16-726 Learning-Based Image Synthesis Project 3

Welcome to the webpage for Kevin You's submission for project 3.

We start by implementing a DCGAN operating on 64x64 images with least squares loss. The specific architecture is described in the assignments page. This will allow us to generate images of grumpy cats. For data augmentation I did a random crop with size 1.1x and a random horizontal flip with p=0.2. The choice of constants is mostly arbitrary, but it worked well enough.

In the discriminator we wish to downsaple the spatial dimensions by a factor of 2, with kernel size K = 4 and stride S = 2. A stride of 2 downsample by roughly a factor of 2, and we need to add padding so that this factor is exactly 2. Supppose that we ended up with width N. Then, we must have started with width SN + (K-S) = 2N + 2. (Technically we could have started with up to 3 pixels more, and not use the last few pixels, but why would we do that?) Thus, we should have a padding 1 on both sides. For this type of calculation, it becomes clear that by linearity, N does not matter.

Basic Deluxe Basic Diff Deluxe Diff
D
G

Shown above is the lost curves. For GAN's, the loss curve doesn't mean much. Even if the generator trains, the discriminator could also get better, which increases the generator's loss. We do see that without augmention (basic), the discriminator's loss is too small, suggesting potential overfitting. Augmentation did help prevent this.

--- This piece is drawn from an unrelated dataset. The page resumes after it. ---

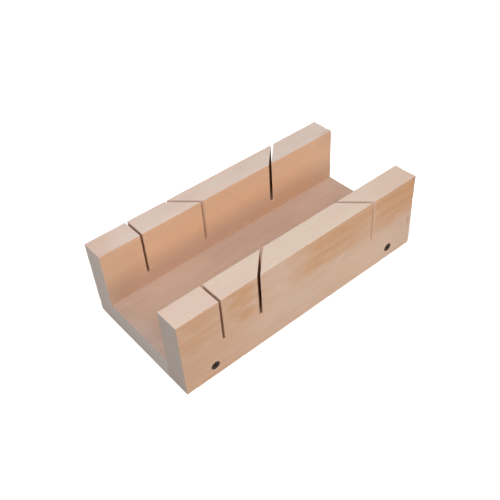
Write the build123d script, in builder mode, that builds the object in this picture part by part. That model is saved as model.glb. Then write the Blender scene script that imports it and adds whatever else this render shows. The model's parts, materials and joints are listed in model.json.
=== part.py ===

Basic Deluxe Basic Diff Deluxe Diff
Iteration 400
Iteration 6400

The samples confirm our finding that data augmention (deluxe versus basic) helps produce more diverse samples. The differentiable augmentation also seemed to help slightly, as the best samples seemed to come from deluxe diff (e.g. top right). Obviously the samples are pretty bad at 400 iterations, since neither the discriminator nor the generator has trained enough. Only the colors are vaguely correct (luckily since our dataset contains fairly similar images).

Next we implement a cycleGAN to convert between two types of cats or apples and oranges. The architecture pretty closely follws the DCGan part where we pretty much keep the first part of the discriminator and second part of the generator, with some extra residual blocks in-between.

Cat Cat Cycle Apple Apple Cycle
Iteration 1000, X to Y
Iteration 10000, X to Y
Iteration 1000, Y to X
Iteration 10000, Y to X

First to note is that training more iterations helped get better pictures, especially for without the cycle consistency loss. With cycle consistenvy loss, training seemed much faster. With and without cycle consistency, the results are very different, as emphasized in the cats example. With no cycle consistency (say X to Y), the results look actually like cats of Y, with a slightly resemblence to the input X. With cycle consistency, the results look much more like cats of X, with some colors from Y. Which of these is desirable is of course dependent of the user, though usually users will want cycle consistency.

Cat Cat Cycle Apple Apple Cycle
Iteration 9900, X to Y, DC
Iteration 9900, Y to X, DC

Finally we look at changing the patch based discriminator to the DC discriminator. The cats results look pretty similar, but between the fruits, in the case where there are multiple fruits in an image, it seems like the patch discriminator was better, since each fruit could be treated seperately.